Quasi-Periodic Solutions for Fractional Nonlinear Schrödinger Equation

Abstract

We establish an infinite dimensional KAM theorem with dense normal frequency. As an application, we use this theorem to study the Fractional NLS

$$\begin{aligned} iu_t-|\partial _x|^{1\over 2}u+M_\xi u=\epsilon f(|u|^2)u,\quad x\in {\mathbb T},t\in {\mathbb R}, \end{aligned}$$

where f is real analytic in a neighborhood of \(0\in {\mathbb C}\) and \(\epsilon >0\) is small enough. We obtain a family of small-amplitude quasi-periodic solutions with linear stability.

A Appendix

Lemma A.1

For \(p> {1\over 2}\), \(\rho >0\), The space \({\ell }^{\rho , p}\) is a Banach algebra with respect to convolution of sequences, and

$$\begin{aligned}\Vert q*r \Vert _{\rho ,p }\le c \Vert q \Vert _{\rho ,p }\Vert r \Vert _{\rho ,p }\end{aligned}$$

with constant c depending only on p.

For the proof of Lemma A.1, see [5, 14, 20, 23].

Lemma A.2

(Lemma 2.1 of [25]).
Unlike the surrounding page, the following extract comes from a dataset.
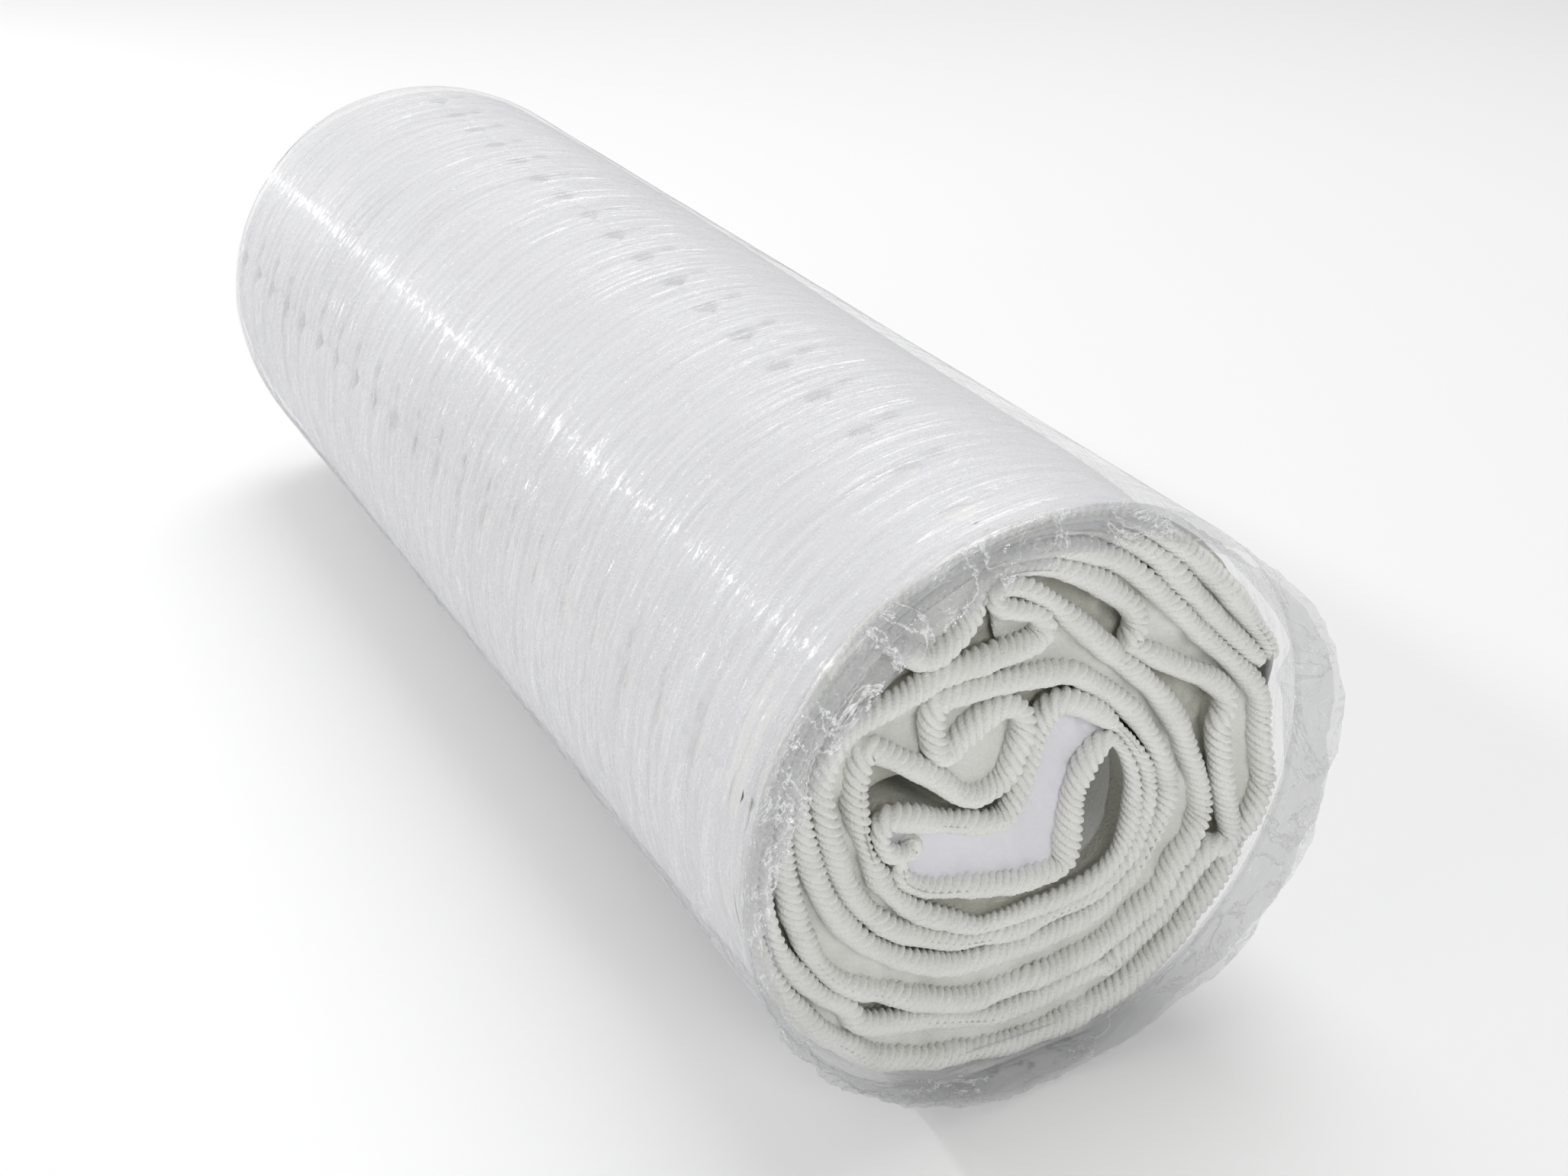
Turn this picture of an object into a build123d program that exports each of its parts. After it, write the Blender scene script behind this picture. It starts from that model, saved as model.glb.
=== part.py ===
from build123d import *
import math
import os

# Rolled and film-wrapped memory foam mattress, 800 mm wide and about 2 m long when flat.
# The roll lies on its side. X is across it, Y runs along its axis and Z is up.
# The origin is on the floor below the middle. The open end that shows the spiral is at -Y.

# Driving dimensions, in millimetres
ROLL_RADIUS = 140.0
MATTRESS_WIDTH = 800.0
AXIS_HEIGHT = 135.0
FILM_WALL = 1.0
FRONT_COLLAR = 21.0
REAR_FOLD = 4.0
REAR_FOLD_INNER_RADIUS = 100.0

# The edge rolls stand out from the border, which is tucked in between them
ROLL_DEPTH = 7.0
BORDER_THICKNESS = 2.0
EDGE_ROLL_WIDTH = 0.037 * ROLL_RADIUS
EDGE_ROLL_RADIUS = 0.022 * ROLL_RADIUS
END_ROLL_RUN = 7.0

# Shares of the compressed thickness, from the face rolled inwards to the face rolled outwards
TOP_PANEL = (0.0, 0.06)
TOP_WADDING = (0.06, 0.16)
MEMORY_FOAM = (0.16, 0.42)
SUPPORT_FOAM = (0.42, 0.88)
BOTTOM_WADDING = (0.88, 0.94)
BOTTOM_PANEL = (0.94, 1.0)

TOTAL_LENGTH = FRONT_COLLAR + MATTRESS_WIDTH + REAR_FOLD
Y_FRONT = -TOTAL_LENGTH / 2
Y_MATTRESS_FRONT = Y_FRONT + FRONT_COLLAR
Y_MATTRESS_REAR = Y_MATTRESS_FRONT + MATTRESS_WIDTH
Y_BODY_FRONT = Y_MATTRESS_FRONT + ROLL_DEPTH
Y_BODY_REAR = Y_MATTRESS_REAR - ROLL_DEPTH

# Where the two edge rolls of the sheet pass, in roll radii from the roll's axis.
# The core is folded by hand, so its stations are points: top roll, then bottom roll.
CORE = [
    ((-0.435, -0.105), (-0.405, 0.06)),
    ((-0.38, -0.18), (-0.34, 0.04)),
    ((-0.20, -0.245), (-0.21, 0.00)),
    ((-0.03, -0.275), (-0.11, -0.02)),
    ((0.12, -0.270), (-0.065, 0.015)),
    ((0.155, -0.14), (-0.04, 0.07)),
    ((0.16, 0.00), (-0.015, 0.16)),
    ((0.20, 0.095), (0.04, 0.28)),
    ((0.245, 0.14), (0.14, 0.315)),
    ((0.29, 0.12), (0.25, 0.235)),
    ((0.33, 0.07), (0.335, 0.14)),
    ((0.362, 0.01), (0.40, 0.05)),
    ((0.38, -0.08), (0.435, -0.06)),
    ((0.375, -0.19), (0.43, -0.20)),
    ((0.33, -0.30), (0.375, -0.34)),
    ((0.22, -0.365), (0.235, -0.42)),
    ((0.03, -0.385), (0.03, -0.443)),
    ((-0.14, -0.375), (-0.155, -0.443)),
    ((-0.30, -0.315), (-0.345, -0.400)),
    ((-0.44, -0.21), (-0.505, -0.28)),
    ((-0.535, -0.06), (-0.63, -0.11)),
    ((-0.585, 0.10), (-0.70, 0.09)),
    ((-0.60, 0.25), (-0.73, 0.265)),
    ((-0.555, 0.345), (-0.66, 0.425)),
    ((-0.45, 0.28), (-0.56, 0.50)),
    ((-0.31, 0.17), (-0.42, 0.545)),
    ((-0.18, 0.105), (-0.28, 0.60)),
    ((-0.08, 0.16), (-0.16, 0.66)),
    ((-0.05, 0.28), (-0.05, 0.68)),
    ((0.00, 0.40), (0.05, 0.64)),
]
# The outer turns: angle in degrees from +X, and the radii of the top and bottom rolls.
# Between two of these the radii change evenly with the angle.
TURNS = [
    (74, 0.440, 0.580),
    (58, 0.424, 0.540),
    (40, 0.420, 0.520),
    (20, 0.445, 0.540),
    (0, 0.500, 0.600),
    (-18, 0.548, 0.690),
    (-45, 0.575, 0.710),
    (-70, 0.545, 0.685),
    (-95, 0.530, 0.675),
    (-120, 0.575, 0.705),
    (-145, 0.655, 0.765),
    (-170, 0.750, 0.830),
    (-195, 0.824, 0.868),
    (-215, 0.833, 0.876),
    (-235, 0.805, 0.870),
    (-254, 0.780, 0.865),
    (-270, 0.800, 0.865),
    (-288, 0.745, 0.835),
    (-304, 0.640, 0.770),
    (-318, 0.585, 0.740),
    (-334, 0.655, 0.775),
    (-350, 0.725, 0.865),
    (-372, 0.750, 0.935),
    (-392, 0.810, 0.950),
    (-412, 0.790, 0.955),
    (-432, 0.772, 0.940),
    (-450, 0.765, 0.925),
    (-470, 0.770, 0.925),
    (-492, 0.815, 0.930),
    (-512, 0.850, 0.940),
    (-535, 0.900, 0.960),
    (-560, 0.923, 0.968),
    (-595, 0.923, 0.968),
    (-630, 0.923, 0.968),
    (-652, 0.895, 0.955),
    (-668, 0.838, 0.925),
    (-682, 0.815, 0.905),
    (-692, 0.835, 0.905),
    (-700, 0.880, 0.940),
]
LARGEST_TURN_STEP = 10.0
EDGE_ROLL_SHARE = EDGE_ROLL_RADIUS / ROLL_RADIUS


def station(top, bottom):
    """Outer faces of the sheet at one place along it, from the middles of its two edge rolls."""
    across_x = bottom[0] - top[0]
    across_z = bottom[1] - top[1]
    gap = math.hypot(across_x, across_z)
    step_x = across_x / gap * EDGE_ROLL_SHARE
    step_z = across_z / gap * EDGE_ROLL_SHARE
    inside = (top[0] - step_x, top[1] - step_z)
    outside = (bottom[0] + step_x, bottom[1] + step_z)
    return inside, outside


def polar(angle, radius):
    """A point in roll radii at an angle in degrees."""
    return radius * math.cos(math.radians(angle)), radius * math.sin(math.radians(angle))


def to_mm(point):
    """A point in roll radii from the axis, as X and Z in millimetres."""
    return point[0] * ROLL_RADIUS, AXIS_HEIGHT + point[1] * ROLL_RADIUS


def turn_stations():
    """The stations of the outer turns, no further apart than the largest step."""
    made = []
    for here, there in zip(TURNS, TURNS[1:]):
        steps = math.ceil(abs(there[0] - here[0]) / LARGEST_TURN_STEP)
        for step in range(steps):
            made.append([a + (b - a) * step / steps for a, b in zip(here, there)])
    made.append(TURNS[-1])
    return made


STATIONS = [station(top, bottom) for top, bottom in CORE]
STATIONS += [station(polar(a, top), polar(a, bottom)) for a, top, bottom in turn_stations()]
FACES = [(to_mm(inside), to_mm(outside)) for inside, outside in STATIONS]


def between(pair, share):
    """A point at a share of the thickness, from the inner face to the outer one."""
    (x0, z0), (x1, z1) = pair
    return x0 + (x1 - x0) * share, z0 + (z1 - z0) * share


def inwards(pair, distance):
    """A point that far in from the inner face, or from the outer one if distance is negative."""
    thickness = math.dist(*pair)
    share = distance / thickness
    return between(pair, share if distance >= 0 else 1 + share)


def mid(pair):
    """Middle of the sheet at a station."""
    return between(pair, 0.5)


def beyond(first, second, run):
    """The station that lies run past the first one, away from the second."""
    step_x, step_z = (a - b for a, b in zip(mid(first), mid(second)))
    scale = run / math.hypot(step_x, step_z)
    return tuple((x + step_x * scale, z + step_z * scale) for x, z in first)


HEAD = beyond(FACES[0], FACES[1], END_ROLL_RUN)
FOOT = beyond(FACES[-1], FACES[-2], END_ROLL_RUN)


def strip(inner_points, outer_points, y_front, y_rear):
    """Solid between two curves that follow the sheet, from y_front to y_rear."""
    inner = [Vector(x, y_front, z) for x, z in inner_points]
    outer = [Vector(x, y_front, z) for x, z in outer_points]
    face = Face(Wire.make_polygon([*inner, *reversed(outer)], close=True))
    return extrude(face, amount=y_rear - y_front, dir=(0, 1, 0))


def layer(shares, stations=FACES, y_front=Y_BODY_FRONT, y_rear=Y_BODY_REAR):
    """One layer of the sheet, at these shares of its thickness."""
    inner = [between(pair, shares[0]) for pair in stations]
    outer = [between(pair, shares[1]) for pair in stations]
    return strip(inner, outer, y_front, y_rear)


def edge_roll(stations, side, y_front, y_rear):
    """The padded roll at the rim of the top panel (side 1) or of the bottom panel (side -1)."""
    face_share = 0.0 if side > 0 else 1.0
    face = [between(pair, face_share) for pair in stations]
    inner = [inwards(pair, side * EDGE_ROLL_WIDTH) for pair in stations]
    return strip(face, inner, y_front, y_rear)


def border(stations, y_front, y_rear):
    """The border between the two edge rolls."""
    near_top = [inwards(pair, EDGE_ROLL_WIDTH) for pair in stations]
    near_bottom = [inwards(pair, -EDGE_ROLL_WIDTH) for pair in stations]
    return strip(near_top, near_bottom, y_front, y_rear)


def film_section(radius, floor, y):
    """Outline of the wrapped roll: round, and flat where it lies on the floor."""
    half_flat = math.sqrt(radius**2 - (AXIS_HEIGHT - floor) ** 2)
    left = Vector(-half_flat, y, floor)
    right = Vector(half_flat, y, floor)
    top = Vector(0, y, AXIS_HEIGHT + radius)
    return Face(Wire([ThreePointArc(left, top, right), Line(right, left)]))


def film_tube(y_front, y_rear):
    """Film round the roll, of one wall thickness."""
    outer = film_section(ROLL_RADIUS, 0, y_front)
    inner = film_section(ROLL_RADIUS - FILM_WALL, FILM_WALL, y_front)
    return extrude(outer - inner, amount=y_rear - y_front, dir=(0, 1, 0))


def rear_fold():
    """Film drawn in over the closed end of the roll, round a hole at its middle."""
    disc = film_section(ROLL_RADIUS, 0, Y_MATTRESS_REAR)
    plate = extrude(disc, amount=REAR_FOLD, dir=(0, 1, 0))
    cutter_depth = 2 * REAR_FOLD
    hole = Cylinder(REAR_FOLD_INNER_RADIUS, cutter_depth)
    return plate - Pos(0, Y_MATTRESS_REAR + REAR_FOLD / 2, AXIS_HEIGHT) * Rot(X=90) * hole


def end_pieces(name, stations):
    """The border and edge rolls across one end of the sheet, over its whole width."""
    rim_ends = (Y_MATTRESS_FRONT, Y_MATTRESS_REAR)
    return {
        name + "_border": border(stations, *rim_ends),
        name + "_top_edge_roll": edge_roll(stations, 1, *rim_ends),
        name + "_bottom_edge_roll": edge_roll(stations, -1, *rim_ends),
    }


def side_pieces(name, y_outer, y_body):
    """The border and edge rolls along one side of the sheet, which is one end of the roll."""
    y_low, y_high = sorted((y_outer, y_body))
    y_behind = y_body - math.copysign(BORDER_THICKNESS, y_body - y_outer)
    border_low, border_high = sorted((y_behind, y_body))
    return {
        name + "_border": border(FACES, border_low, border_high),
        name + "_top_edge_roll": edge_roll(FACES, 1, y_low, y_high),
        name + "_bottom_edge_roll": edge_roll(FACES, -1, y_low, y_high),
    }


NODES = {
    "top_panel": layer(TOP_PANEL),
    "top_wadding": layer(TOP_WADDING),
    "memory_foam": layer(MEMORY_FOAM),
    "support_foam": layer(SUPPORT_FOAM),
    "bottom_wadding": layer(BOTTOM_WADDING),
    "bottom_panel": layer(BOTTOM_PANEL),
    "film_sleeve": film_tube(Y_MATTRESS_FRONT, Y_MATTRESS_REAR),
    "film_front_collar": film_tube(Y_FRONT, Y_MATTRESS_FRONT),
    "film_rear_fold": rear_fold(),
}
NODES.update(side_pieces("front", Y_MATTRESS_FRONT, Y_BODY_FRONT))
NODES.update(side_pieces("rear", Y_MATTRESS_REAR, Y_BODY_REAR))
NODES.update(end_pieces("head", [HEAD, FACES[0]]))
NODES.update(end_pieces("foot", [FACES[-1], FOOT]))

os.makedirs("parts", exist_ok=True)
for node_name, solid in NODES.items():
    export_step(solid, f"parts/{node_name}.step")

middle_line = [mid(pair) for pair in FACES]
flat_length = sum(math.dist(a, b) for a, b in zip(middle_line, middle_line[1:]))
print(f"sheet length along its middle: {flat_length:.0f} mm, in {len(FACES)} stations")
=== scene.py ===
import math

import bpy
import numpy as np
from mathutils import Matrix, Vector, noise
from mathutils.kdtree import KDTree


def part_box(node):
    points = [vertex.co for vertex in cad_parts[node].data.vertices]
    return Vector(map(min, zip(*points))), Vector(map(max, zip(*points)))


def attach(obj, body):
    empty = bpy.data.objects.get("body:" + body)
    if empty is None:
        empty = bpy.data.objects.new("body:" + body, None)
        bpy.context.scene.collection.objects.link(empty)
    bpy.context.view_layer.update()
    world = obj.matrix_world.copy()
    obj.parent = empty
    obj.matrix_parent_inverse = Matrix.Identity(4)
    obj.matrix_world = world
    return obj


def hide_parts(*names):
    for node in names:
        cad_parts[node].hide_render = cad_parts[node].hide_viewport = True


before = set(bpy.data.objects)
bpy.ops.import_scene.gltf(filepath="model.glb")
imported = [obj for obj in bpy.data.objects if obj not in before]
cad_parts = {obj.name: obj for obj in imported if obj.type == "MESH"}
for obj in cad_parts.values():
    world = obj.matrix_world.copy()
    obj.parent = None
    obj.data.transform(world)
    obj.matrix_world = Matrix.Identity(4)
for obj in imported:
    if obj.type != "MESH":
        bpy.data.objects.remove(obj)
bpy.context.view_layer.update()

# ---------------------------------------------------------------- places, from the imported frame
SLEEVE_LOW, SLEEVE_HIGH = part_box("film_sleeve")
COLLAR_LOW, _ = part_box("film_front_collar")
FACE_LOW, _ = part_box("front_top_edge_roll")
_, REAR_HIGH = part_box("rear_top_edge_roll")
R = (SLEEVE_HIGH.x - SLEEVE_LOW.x) / 2
AXIS_Z = SLEEVE_HIGH.z - R
Y_RIM = COLLAR_LOW.y
Y_FRONT = FACE_LOW.y
Y_REAR = REAR_HIGH.y
LENGTH = Y_REAR - Y_FRONT
MM = 0.001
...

For any regular analytic function f, g in D(r, s) and \(C^1_W\) in \(\mathcal O\) with finite semi-norm 2.6, one has

$$\begin{aligned} \Vert [X_f,X_g]\Vert _{ r',s'}\le 2^{2d+1}\delta ^{-1} \Vert X_f\Vert _{ r,s}\Vert X_g\Vert _{r,s},\end{aligned}$$

$$\begin{aligned} \Vert X_{\{f,g\}}\Vert _{r',s'}\le 2^{2d+1}\delta ^{-1}\Vert X_f\Vert _{ r,s}\Vert X_g\Vert _{r,s},\quad \end{aligned}$$

where \(\delta = (\frac{r'}{r})^2 \min ( s-s',1-\frac{r}{r}')\).